Где теперь эти стада, бредущие по Плющихе и Девичьему полю? Где водовозы и верховые дворники? Дом, где мы жили, стоит еще и теперь[13]. Снаружи он мало изменился. Но из всех, кто жил там в то время, осталась я одна.
Горе
Лето 1875 года мы, как всегда, проводили в Клекотках[14]. 9-го июля 1875 года мы пошли гулять после дождя, а когда вернулись, то оказалось, что Елизавета Петровна[15] оставила где-то плед, который зачем-то брала с собой. Бегали его искать — не нашли. Отец, только что оправившийся после болезни, сидел в зале на очень широком кресле около больших часов[16] и был в веселом настроении. Он побрился и был какой-то праздничный, хотя в халате и в своих старых кожаных туфлях без задков. Он в первый раз встал и вышел из спальни. Поддразнивая Елизавету Петровну, он пел, смеясь и подмаргивая:- Wo bist du, wo bist du, mein geliebtes Pled? [17]
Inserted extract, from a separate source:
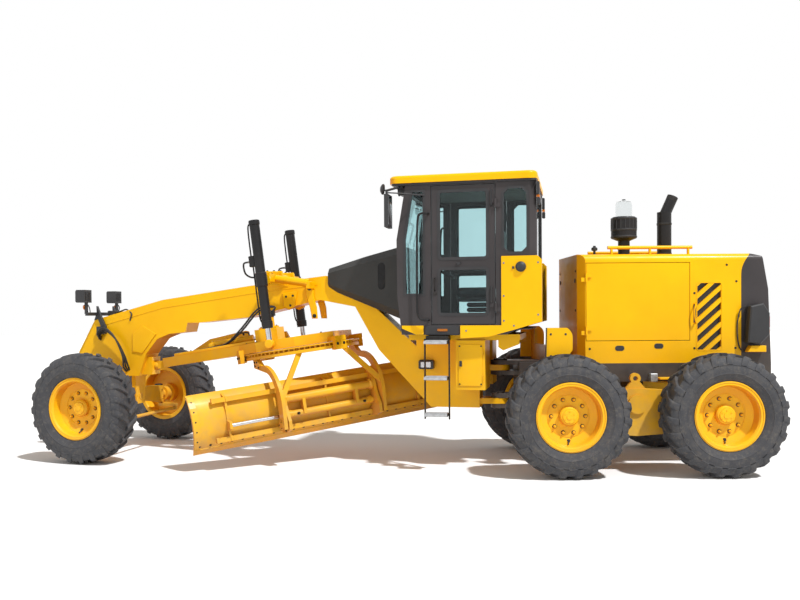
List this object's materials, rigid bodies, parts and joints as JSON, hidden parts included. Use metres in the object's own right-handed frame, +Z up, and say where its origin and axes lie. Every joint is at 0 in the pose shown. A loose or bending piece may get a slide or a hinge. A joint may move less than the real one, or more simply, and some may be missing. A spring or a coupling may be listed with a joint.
{
  "type": "motor grader",
  "caption": "Articulated motor grader with tandem rear wheels, enclosed cab, toothed circle and side-shifting curved blade.",
  "frame": {"origin": "on the ground, under the centre of the whole machine's bounding box as it stands", "axes": "+X forward along the rear tractor, +Y to its left, +Z up; the front frame stands turned to the right about the articulation pin"},
  "size_m": [7.921, 3.5176, 3.04],
  "materials": {
    "yellow_paint": "satin",
    "dark_paint": "satin",
    "black_paint": "matt",
    "tyre_rubber": "matt",
    "steel": "bright worn steel",
    "chrome_rod": "polished",
    "tinted_glass": "tinted",
    "black_plastic": "matt",
    "cast_engine": "rough"
  },
  "bodies": {
    "rear": {"rear_frame": "dark_paint", "rear_axle": "dark_paint", "tandem_case_left": "dark_paint", "tandem_case_right": "dark_paint", "engine_block": "cast_engine", "hood": "yellow_paint", "hood_rear": "yellow_paint", "hood_tail": "dark_paint", "exhaust_stack": "black_paint", "air_precleaner": "black_plastic", "hood_rails": "yellow_paint", "fenders": "yellow_paint"},
    "front": {"front_frame": "yellow_paint", "front_cover": "dark_paint", "cab_frame": "dark_paint", "cab_panels": "yellow_paint", "cab_roof": "yellow_paint", "cab_glass": "tinted_glass", "seat": "black_plastic", "console": "black_plastic", "ladders": "steel", "side_boxes": "yellow_paint", "lift_yoke": "yellow_paint", "headlamps": "black_plastic", "mirrors": "black_plastic", "front_axle": "yellow_paint"},
    "drawbar": {"drawbar": "yellow_paint", "circle_drive": "yellow_paint"},
    "circle": {"circle": "yellow_paint", "circle_arm_left": "yellow_paint", "circle_arm_right": "yellow_paint"},
    "blade_carrier": {"blade_carrier": "yellow_paint"},
    "blade": {"moldboard": "yellow_paint", "cutting_edge": "steel"},
    "tie_rod": {"tie_rod": "steel"},
    "rear_wheel_left_front": {"rear_tyre_left_front": "tyre_rubber", "rear_rim_left_front": "yellow_paint"},
    "rear_wheel_left_back": {"rear_tyre_left_back": "tyre_rubber", "rear_rim_left_back": "yellow_paint"},
    "hood_door_left": {"hood_door_left": "yellow_paint"},
    "cab_door_left": {"cab_door_left": "dark_paint", "cab_door_glass_left": "tinted_glass"},
    "knuckle_left": {"knuckle_left": "yellow_paint"},
    "front_wheel_left": {"front_tyre_left": "tyre_rubber", "front_rim_left": "yellow_paint"},
    "rear_wheel_right_front": {"rear_tyre_right_front": "tyre_rubber", "rear_rim_right_front": "yellow_paint"},
    "rear_wheel_right_back": {"rear_tyre_right_back": "tyre_rubber", "rear_rim_right_back": "yellow_paint"},
    "hood_door_right": {"hood_door_right": "yellow_paint"},
    "cab_door_right": {"cab_door_right": "dark_paint", "cab_door_glass_right": "tinted_glass"},
    "knuckle_right": {"knuckle_right": "yellow_paint"},
    "front_wheel_right": {"front_tyre_right": "tyre_rubber", "front_rim_right": "yellow_paint"},
    "lift_barrel_left": {"lift_barrel_left": "yellow_paint"},
    "lift_rod_left": {"lift_rod_left": "chrome_rod"},
    "lift_barrel_right": {"lift_barrel_right": "yellow_paint"},
    "lift_rod_right": {"lift_rod_right": "chrome_rod"}
  },
  "joints": [
    {"name": "articulation", "type": "hinge", "parent": "rear", "child": "front", "pos_m": [-1.23, 0.607, 0.85], "axis": [0, 0, 1], "range_deg": [-6, 34]},
    {"name": "rear_wheel_left_front_turn", "type": "hinge", "parent": "rear", "child": "rear_wheel_left_front", "pos_m": [-1.737, 1.557, 0.607], "axis": [0, 1, 0], "continuous": true},
    {"name": "rear_wheel_left_back_turn", "type": "hinge", "parent": "rear", "child": "rear_wheel_left_back", "pos_m": [-3.263, 1.557, 0.607], "axis": [0, 1, 0], "continuous": true},
    {"name": "hood_door_left_hinge", "type": "hinge", "parent": "rear", "child": "hood_door_left", "pos_m": [-2.04, 1.103, 1.7], "axis": [0, 0, -1], "range_deg": [0, 90]},
    {"name": "cab_door_left_hinge", "type": "hinge", "parent": "front", "child": "cab_door_left", "pos_m": [-1.07619, 1.30657, 2.2], "axis": [0, 0, 1], "range_deg": [0, 90]},
    {"name": "steer_left", "type": "hinge", "parent": "front", "child": "knuckle_left", "pos_m": [3.25716, 0.20966, 0.607], "axis": [0, 0, 1], "range_deg": [-39, 51]},
    {"name": "front_wheel_left_turn", "type": "hinge", "parent": "knuckle_left", "child": "front_wheel_left", "pos_m": [3.3478, 0.45867, 0.607], "axis": [0.342, 0.9397, 0], "continuous": true},
    {"name": "rear_wheel_right_front_turn", "type": "hinge", "parent": "rear", "child": "rear_wheel_right_front", "pos_m": [-1.737, -0.343, 0.607], "axis": [0, 1, 0], "continuous": true},
    {"name": "rear_wheel_right_back_turn", "type": "hinge", "parent": "rear", "child": "rear_wheel_right_back", "pos_m": [-3.263, -0.343, 0.607], "axis": [0, 1, 0], "continuous": true},
    {"name": "hood_door_right_hinge", "type": "hinge", "parent": "rear", "child": "hood_door_right", "pos_m": [-2.04, 0.111, 1.7], "axis": [0, 0, 1], "range_deg": [0, 90]},
    {"name": "cab_door_right_hinge", "type": "hinge", "parent": "front", "child": "cab_door_right", "pos_m": [-1.42262, -0.08289, 2.2], "axis": [0, 0, -1], "range_deg": [0, 90]},
    {"name": "steer_right", "type": "hinge", "parent": "front", "child": "knuckle_right", "pos_m": [2.91847, -1.14876, 0.607], "axis": [0, 0, 1], "range_deg": [-39, 51]},
    {"name": "front_wheel_right_turn", "type": "hinge", "parent": "knuckle_right", "child": "front_wheel_right", "pos_m": [2.82783, -1.39778, 0.607], "axis": [0.342, 0.9397, 0], "continuous": true},
    {"name": "tie_rod_pin", "type": "hinge", "parent": "knuckle_left", "child": "tie_rod", "pos_m": [3.03164, 0.29174, 0.435], "axis": [0, 0, 1], "range_deg": [-51, 39]},
    {"name": "drawbar_lift", "type": "hinge", "parent": "front", "child": "drawbar", "pos_m": [2.74821, -0.38488, 1.02], "axis": [0.2419, 0.9703, 0], "range_deg": [-14, 3.5]},
    {"name": "circle_turn", "type": "hinge", "parent": "drawbar", "child": "circle", "pos_m": [0.98519, 0.05469, 1.24302], "axis": [0.1434, -0.0358, 0.989], "range_deg": [-2, 98]},
    {"name": "blade_pitch", "type": "hinge", "parent": "circle", "child": "blade_carrier", "pos_m": [0.58062, 0.63808, 0.52401], "axis": [0.875, 0.4714, -0.1098], "range_deg": [-5, 25]},
    {"name": "blade_side_shift", "type": "slide", "parent": "blade_carrier", "child": "blade", "axis": [-0.875, -0.4714, 0.1098], "range_m": [-0.5, 0]},
    {"name": "lift_barrel_left_swing", "type": "hinge", "parent": "front", "child": "lift_barrel_left", "pos_m": [1.36758, 0.56741, 2], "axis": [0.2419, 0.9703, 0], "range_deg": [-1.41, 0.5]},
    {"name": "lift_rod_left_slide", "type": "slide", "parent": "lift_barrel_left", "child": "lift_rod_left", "axis": [-0.1237, 0.0309, -0.9918], "range_m": [-0.1054, 0.4127]},
    {"name": "lift_barrel_right_swing", "type": "hinge", "parent": "front", "child": "lift_barrel_right", "pos_m": [1.08211, -0.57754, 2], "axis": [0.2419, 0.9703, 0], "range_deg": [-1.41, 0.5]},
    {"name": "lift_rod_right_slide", "type": "slide", "parent": "lift_barrel_right", "child": "lift_rod_right", "axis": [-0.1237, 0.0309, -0.9918], "range_m": [-0.1054, 0.4127]}
  ],
  "couplings": [
    {"joint": "steer_right", "follows": "steer_left", "ratio": 1},
    {"joint": "tie_rod_pin", "follows": "steer_left", "ratio": -1},
    {"joint": "lift_barrel_left_swing", "follows": "drawbar_lift", "ratio": 0.086747},
    {"joint": "lift_rod_left_slide", "follows": "drawbar_lift", "m_per_rad": -1.6768},
    {"joint": "lift_barrel_right_swing", "follows": "drawbar_lift", "ratio": 0.086747},
    {"joint": "lift_rod_right_slide", "follows": "drawbar_lift", "m_per_rad": -1.6768}
  ]
}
Перед сном Софье Васильевне[18] пришла фантазия завить мои волосы на папильотки. Зимой я болела корью (болели все шестеро детей), меня остригли, но теперь волосы уже отросли, хотя заплетать их было еще нельзя. Мне хотелось завиться, чтобы быть похожей на барашка. Смочили меня квасом и накрутили на голове множество твердых валиков на клочках газетной бумаги. Их кончики торчали во все стороны. Надо было проспать всю ночь в таком уборе, и это не могло быть удобным и приятным. Но меня завивали и раньше, с длинными волосами, и я как-то приспособилась. Легли. Опять пошел дождь и застучал в окна и по крыше. Я не помню, заснула я уже или еще нет, когда в комнату кто-то вошел со свечой и чей-то голос сказал: «Вставайте скорей. Папенька умирает…»
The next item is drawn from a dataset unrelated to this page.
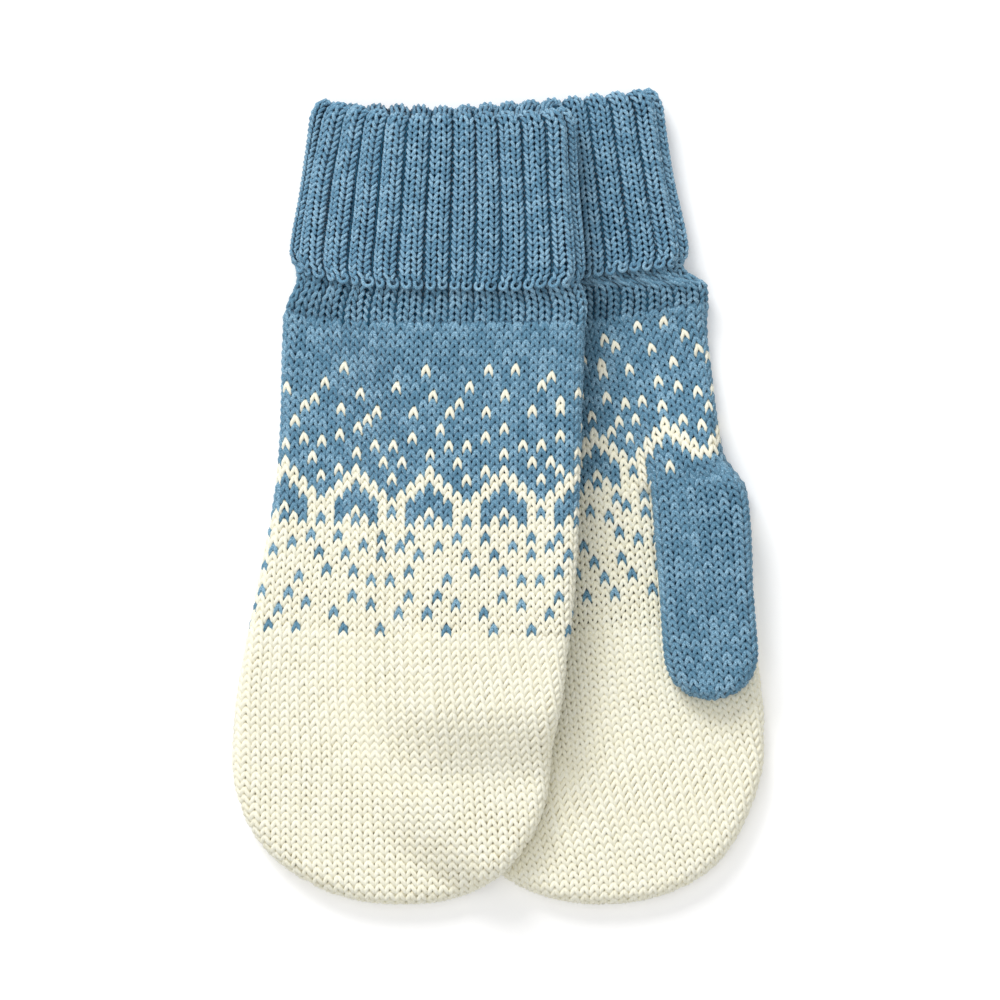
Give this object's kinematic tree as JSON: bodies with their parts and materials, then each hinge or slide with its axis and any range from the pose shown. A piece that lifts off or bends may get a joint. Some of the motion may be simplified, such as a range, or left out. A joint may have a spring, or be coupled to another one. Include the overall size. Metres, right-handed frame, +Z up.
{
  "type": "pair of knitted mittens",
  "caption": "Pair of knitted mittens laid flat and overlapping: stranded two-colour hands, plain finger ends, flat thumbs and deep turned-up ribbed cuffs.",
  "frame": {"origin": "centre of the pair's bounding box, on the floor under it", "axes": "+Z up, +Y from the finger tips to the cuffs, +X from the right mitten to the left mitten's thumb"},
  "size_m": [0.1725, 0.2638, 0.0316],
  "materials": {
    "blue_yarn": "matte heathered blue wool, stocking stitch",
    "blue_rib": "matte heathered blue wool, two-by-one rib",
    "cream_yarn": "matte cream wool, stocking stitch"
  },
  "bodies": {
    "left_mitten": {"left_finger_bag": "cream_yarn", "left_stranded_hand": "blue_yarn", "left_wrist_rib": "blue_rib"},
    "left_cuff": {"left_turn_up": "blue_rib"},
    "left_thumb": {"left_thumb": "blue_yarn"},
    "right_mitten": {"right_finger_bag": "cream_yarn", "right_stranded_hand": "blue_yarn", "right_wrist_rib": "blue_rib"},
    "right_cuff": {"right_turn_up": "blue_rib"},
    "right_thumb": {"right_thumb": "blue_yarn"}
  },
  "joints": [
    {"name": "left_thumb_swing", "type": "hinge", "parent": "left_mitten", "child": "left_thumb", "pos_m": [0.0634, 0.01085, 0.0102], "axis": [-0.9956, -0.0939, 0], "range_deg": [0, 80]},
    {"name": "left_cuff_unroll", "type": "slide", "parent": "left_mitten", "child": "left_cuff", "axis": [-0.0826, 0.9966, 0], "range_m": [0, 0.045]},
    {"name": "right_mitten_lift", "type": "slide", "parent": "left_mitten", "child": "right_mitten", "axis": [0, 0, 1], "range_m": [0, 0.12]},
    {"name": "right_cuff_unroll", "type": "slide", "parent": "right_mitten", "child": "right_cuff", "axis": [0.03, 0.9996, 0], "range_m": [0, 0.045]},
    {"name": "right_thumb_swing", "type": "hinge", "parent": "right_mitten", "child": "right_thumb", "pos_m": [0.0043, 0.01085, 0.0194], "axis": [0.9964, -0.0848, 0], "range_deg": [0, 56]}
  ],
  "couplings": [
    {"joint": "right_thumb_swing", "follows": "right_mitten_lift", "rad_per_m": 8}
  ]
}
Он не умирал, он уже умер. В спальне помню только множество народу, беготню, суетню и голос мамаши: «Леля, Леля! Да ответь же ты мне, Леля! Ах, да оставьте вы меня в покое! Все глупости… Обморок… Леля! Холодный? Да уйдите вы все…» Федя широко раскрытыми испуганными глазами глядел на мамашу. Я, в одной короткой рубашке, вся в папильотках, не смела подойти близко к кровати. «Уж не сейчас умер… Уж остыл… — говорили в толпе. — Глаза-то потом не закроешь… Обмывать бы… Зеркала-то занавесьте… Руки бы связать…» Кажется, мне стало дурно. Я очутилась у себя на постели. Бабушка наклонилась надо мной и сердито ворчала. Когда она была огорчена, она всегда сердилась. А затем я помню, как срывала с себя папильотки и как это было больно. Не развертывала, а срывала. И волосы оказались завитые, квас склеил.
К утру приехали мои старшие замужние сестры, мамашины падчерицы[19]. Я спряталась подальше, чтобы не слыхать, как они рыдали, вскрикивали, истерически причитали…
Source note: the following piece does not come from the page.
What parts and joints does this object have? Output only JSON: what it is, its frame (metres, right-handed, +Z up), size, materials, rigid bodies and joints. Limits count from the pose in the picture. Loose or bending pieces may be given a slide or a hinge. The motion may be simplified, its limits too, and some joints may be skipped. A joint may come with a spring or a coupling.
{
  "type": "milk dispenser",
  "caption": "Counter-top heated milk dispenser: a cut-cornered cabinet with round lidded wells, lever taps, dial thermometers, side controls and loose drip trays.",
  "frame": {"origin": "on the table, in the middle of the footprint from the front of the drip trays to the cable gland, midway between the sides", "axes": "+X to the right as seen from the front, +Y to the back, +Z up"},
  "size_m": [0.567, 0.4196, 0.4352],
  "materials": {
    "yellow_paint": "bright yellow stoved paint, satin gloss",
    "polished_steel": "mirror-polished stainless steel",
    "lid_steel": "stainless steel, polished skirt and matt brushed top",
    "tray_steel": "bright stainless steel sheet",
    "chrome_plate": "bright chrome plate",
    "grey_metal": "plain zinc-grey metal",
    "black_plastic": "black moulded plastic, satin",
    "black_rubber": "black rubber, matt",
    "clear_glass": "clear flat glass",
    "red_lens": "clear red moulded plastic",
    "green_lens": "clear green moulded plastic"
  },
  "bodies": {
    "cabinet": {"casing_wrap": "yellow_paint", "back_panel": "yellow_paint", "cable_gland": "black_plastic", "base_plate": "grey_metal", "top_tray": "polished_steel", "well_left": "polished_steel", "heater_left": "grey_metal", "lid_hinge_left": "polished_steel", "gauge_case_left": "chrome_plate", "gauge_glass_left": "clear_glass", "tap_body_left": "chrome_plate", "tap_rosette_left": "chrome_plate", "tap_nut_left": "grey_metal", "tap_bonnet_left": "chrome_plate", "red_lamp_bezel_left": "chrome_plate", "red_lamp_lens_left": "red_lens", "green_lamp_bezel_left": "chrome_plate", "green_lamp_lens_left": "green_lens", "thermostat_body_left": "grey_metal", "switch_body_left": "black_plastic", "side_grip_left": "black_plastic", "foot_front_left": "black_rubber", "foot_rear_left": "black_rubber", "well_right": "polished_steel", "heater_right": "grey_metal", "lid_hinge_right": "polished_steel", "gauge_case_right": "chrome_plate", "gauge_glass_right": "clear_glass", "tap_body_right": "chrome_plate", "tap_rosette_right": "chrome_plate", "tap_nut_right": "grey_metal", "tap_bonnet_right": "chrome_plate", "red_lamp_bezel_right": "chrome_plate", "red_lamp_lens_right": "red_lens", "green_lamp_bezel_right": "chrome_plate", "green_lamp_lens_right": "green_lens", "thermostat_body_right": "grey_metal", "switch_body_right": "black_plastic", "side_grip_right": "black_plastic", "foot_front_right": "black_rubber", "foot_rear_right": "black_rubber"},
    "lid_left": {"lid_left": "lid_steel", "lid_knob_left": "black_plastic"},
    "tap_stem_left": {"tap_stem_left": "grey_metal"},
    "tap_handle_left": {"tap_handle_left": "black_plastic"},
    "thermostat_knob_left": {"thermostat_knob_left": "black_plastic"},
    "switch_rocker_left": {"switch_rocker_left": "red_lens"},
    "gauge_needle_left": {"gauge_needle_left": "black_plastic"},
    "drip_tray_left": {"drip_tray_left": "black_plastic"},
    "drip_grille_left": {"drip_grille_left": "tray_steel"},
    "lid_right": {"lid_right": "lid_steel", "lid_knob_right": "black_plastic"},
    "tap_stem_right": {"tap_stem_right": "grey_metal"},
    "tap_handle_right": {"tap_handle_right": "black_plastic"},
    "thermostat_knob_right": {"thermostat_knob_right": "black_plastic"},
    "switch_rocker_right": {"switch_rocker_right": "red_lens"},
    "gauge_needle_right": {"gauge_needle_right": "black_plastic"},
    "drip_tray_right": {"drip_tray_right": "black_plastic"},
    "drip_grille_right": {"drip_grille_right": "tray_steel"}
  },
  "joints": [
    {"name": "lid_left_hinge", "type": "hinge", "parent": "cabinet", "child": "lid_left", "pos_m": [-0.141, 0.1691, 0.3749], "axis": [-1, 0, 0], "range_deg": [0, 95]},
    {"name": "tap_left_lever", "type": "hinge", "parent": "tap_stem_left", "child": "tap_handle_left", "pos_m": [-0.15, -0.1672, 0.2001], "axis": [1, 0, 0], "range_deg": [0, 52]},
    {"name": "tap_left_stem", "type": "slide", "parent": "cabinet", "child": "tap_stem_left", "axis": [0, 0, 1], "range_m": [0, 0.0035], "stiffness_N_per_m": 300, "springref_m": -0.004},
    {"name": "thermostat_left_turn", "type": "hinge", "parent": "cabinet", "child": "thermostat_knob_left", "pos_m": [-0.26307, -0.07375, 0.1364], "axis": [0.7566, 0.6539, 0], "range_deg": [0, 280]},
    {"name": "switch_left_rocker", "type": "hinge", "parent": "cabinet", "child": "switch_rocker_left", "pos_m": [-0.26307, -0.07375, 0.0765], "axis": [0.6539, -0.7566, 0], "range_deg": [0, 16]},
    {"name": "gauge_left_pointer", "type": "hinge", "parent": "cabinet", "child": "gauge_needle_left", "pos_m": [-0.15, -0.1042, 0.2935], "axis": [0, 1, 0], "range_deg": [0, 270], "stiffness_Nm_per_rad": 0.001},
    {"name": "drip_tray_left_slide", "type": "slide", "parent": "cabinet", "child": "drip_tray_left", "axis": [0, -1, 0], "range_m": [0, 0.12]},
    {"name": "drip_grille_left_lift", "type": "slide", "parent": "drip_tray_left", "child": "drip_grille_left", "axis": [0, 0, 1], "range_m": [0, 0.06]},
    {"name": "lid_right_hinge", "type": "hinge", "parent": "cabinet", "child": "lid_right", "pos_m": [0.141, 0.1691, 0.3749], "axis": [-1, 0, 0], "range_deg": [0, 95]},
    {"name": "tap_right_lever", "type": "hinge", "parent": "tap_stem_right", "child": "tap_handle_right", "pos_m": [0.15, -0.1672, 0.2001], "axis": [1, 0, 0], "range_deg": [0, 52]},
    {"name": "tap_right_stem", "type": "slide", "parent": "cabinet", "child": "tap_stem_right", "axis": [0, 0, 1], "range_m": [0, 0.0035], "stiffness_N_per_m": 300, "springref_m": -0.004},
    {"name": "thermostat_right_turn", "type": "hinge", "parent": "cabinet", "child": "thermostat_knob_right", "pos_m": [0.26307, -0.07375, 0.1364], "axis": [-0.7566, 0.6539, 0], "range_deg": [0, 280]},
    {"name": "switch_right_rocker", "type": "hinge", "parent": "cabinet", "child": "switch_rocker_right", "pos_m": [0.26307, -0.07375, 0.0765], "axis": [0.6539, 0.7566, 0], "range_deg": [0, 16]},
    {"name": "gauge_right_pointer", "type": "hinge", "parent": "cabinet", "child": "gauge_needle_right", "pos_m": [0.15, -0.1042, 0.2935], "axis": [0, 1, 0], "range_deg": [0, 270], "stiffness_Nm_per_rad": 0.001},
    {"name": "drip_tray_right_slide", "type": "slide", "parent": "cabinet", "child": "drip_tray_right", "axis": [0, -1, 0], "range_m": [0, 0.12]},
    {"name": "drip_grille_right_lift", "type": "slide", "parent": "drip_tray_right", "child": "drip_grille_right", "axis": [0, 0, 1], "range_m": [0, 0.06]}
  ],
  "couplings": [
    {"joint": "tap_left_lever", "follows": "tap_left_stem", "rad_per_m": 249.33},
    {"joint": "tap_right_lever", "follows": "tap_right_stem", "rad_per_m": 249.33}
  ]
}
Папашу положили в зале на столе. Гроб еще не привезли. Он лежал очень важный, очень красивый, милостиво улыбаясь. И как-то случилось, что я совсем не заметила дня, а настала опять ночь, и опять дождь барабанил в окна и по крыше. В буфетной расположились Шеголевские портнихи, за которыми, очевидно, посылали, и они даже ночью кроили, сметывали, трещали на швейной ножной машинке. Шили только белое и черное, и на большом столе и на полу лежали целые вороха растрепанной материи. Кто-нибудь из дворни все время приносил портнихам то есть, то пить, и самовар без перерыва кипел на прилавке.
Я совершенно не была в состоянии сидеть и сновала по всему дому без всякого дела и без цели. В спальне и в гостиной было темно, в зале, кругом покойника, горели толстые церковные свечи. В головах у него стоял дьячок и читал псалтырь, негромко и монотонно, прерывая свое чтение, чтобы высморкаться или умять воск вокруг огня свечи. Сбоку стояли сестры, Надя и Саша, наклонялись над отцом и то шептали что-то, то прижимали платки к губам, а из глаз капали слезы прямо на лицо и руки покойника. Каждый раз, как я входила из гостиной, сестры вздрагивали и быстро выпрямлялись.
— Что ты все ходишь? — с раздражением спросила Саша. — И зачем-то завилась!